## YOUR GOAL
Give again, word for word, each line from the top of the listing through the line that holds "import Module from 'manifold-3d';".

## SOURCE DATA
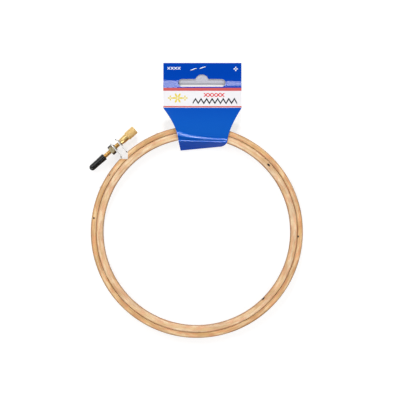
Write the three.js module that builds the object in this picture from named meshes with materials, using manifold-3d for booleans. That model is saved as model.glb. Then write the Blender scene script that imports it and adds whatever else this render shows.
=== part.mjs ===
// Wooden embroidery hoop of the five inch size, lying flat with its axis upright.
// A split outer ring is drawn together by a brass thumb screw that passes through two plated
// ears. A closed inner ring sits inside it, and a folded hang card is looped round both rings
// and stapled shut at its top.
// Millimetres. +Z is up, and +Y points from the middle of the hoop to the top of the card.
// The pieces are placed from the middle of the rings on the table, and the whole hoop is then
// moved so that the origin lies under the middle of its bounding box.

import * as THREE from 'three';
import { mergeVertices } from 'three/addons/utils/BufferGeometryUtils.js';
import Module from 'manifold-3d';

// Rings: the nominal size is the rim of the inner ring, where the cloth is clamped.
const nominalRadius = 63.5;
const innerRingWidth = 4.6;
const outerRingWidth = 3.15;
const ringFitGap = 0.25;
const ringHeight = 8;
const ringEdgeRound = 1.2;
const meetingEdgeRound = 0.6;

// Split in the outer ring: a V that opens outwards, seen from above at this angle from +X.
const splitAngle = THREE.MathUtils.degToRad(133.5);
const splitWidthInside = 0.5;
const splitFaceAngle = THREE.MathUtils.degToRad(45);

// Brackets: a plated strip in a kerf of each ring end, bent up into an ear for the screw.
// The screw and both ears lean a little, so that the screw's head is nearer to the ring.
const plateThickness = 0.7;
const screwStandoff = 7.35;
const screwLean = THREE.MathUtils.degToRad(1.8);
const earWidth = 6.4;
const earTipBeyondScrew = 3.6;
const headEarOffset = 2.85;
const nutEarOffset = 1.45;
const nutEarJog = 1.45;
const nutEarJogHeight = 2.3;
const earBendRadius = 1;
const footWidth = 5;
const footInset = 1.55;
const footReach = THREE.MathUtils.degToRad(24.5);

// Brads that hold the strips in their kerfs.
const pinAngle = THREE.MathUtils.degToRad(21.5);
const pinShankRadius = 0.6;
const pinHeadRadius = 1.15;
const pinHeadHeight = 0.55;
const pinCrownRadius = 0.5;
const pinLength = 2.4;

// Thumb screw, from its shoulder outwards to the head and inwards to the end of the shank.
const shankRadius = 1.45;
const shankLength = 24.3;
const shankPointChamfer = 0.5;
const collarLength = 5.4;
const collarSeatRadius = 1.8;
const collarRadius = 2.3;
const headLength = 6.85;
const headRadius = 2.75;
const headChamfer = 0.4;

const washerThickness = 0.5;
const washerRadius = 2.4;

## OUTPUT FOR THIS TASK
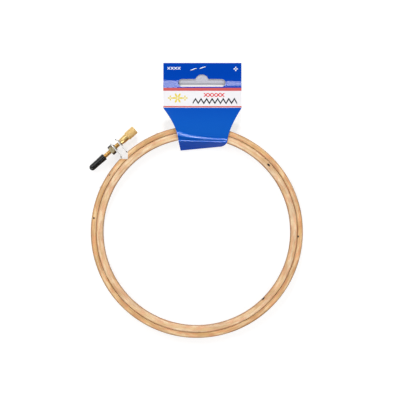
Write the three.js module that builds the object in this picture from named meshes with materials, using manifold-3d for booleans. That model is saved as model.glb. Then write the Blender scene script that imports it and adds whatever else this render shows.
=== part.mjs ===
// Wooden embroidery hoop of the five inch size, lying flat with its axis upright.
// A split outer ring is drawn together by a brass thumb screw that passes through two plated
// ears. A closed inner ring sits inside it, and a folded hang card is looped round both rings
// and stapled shut at its top.
// Millimetres. +Z is up, and +Y points from the middle of the hoop to the top of the card.
// The pieces are placed from the middle of the rings on the table, and the whole hoop is then
// moved so that the origin lies under the middle of its bounding box.

import * as THREE from 'three';
import { mergeVertices } from 'three/addons/utils/BufferGeometryUtils.js';
import Module from 'manifold-3d';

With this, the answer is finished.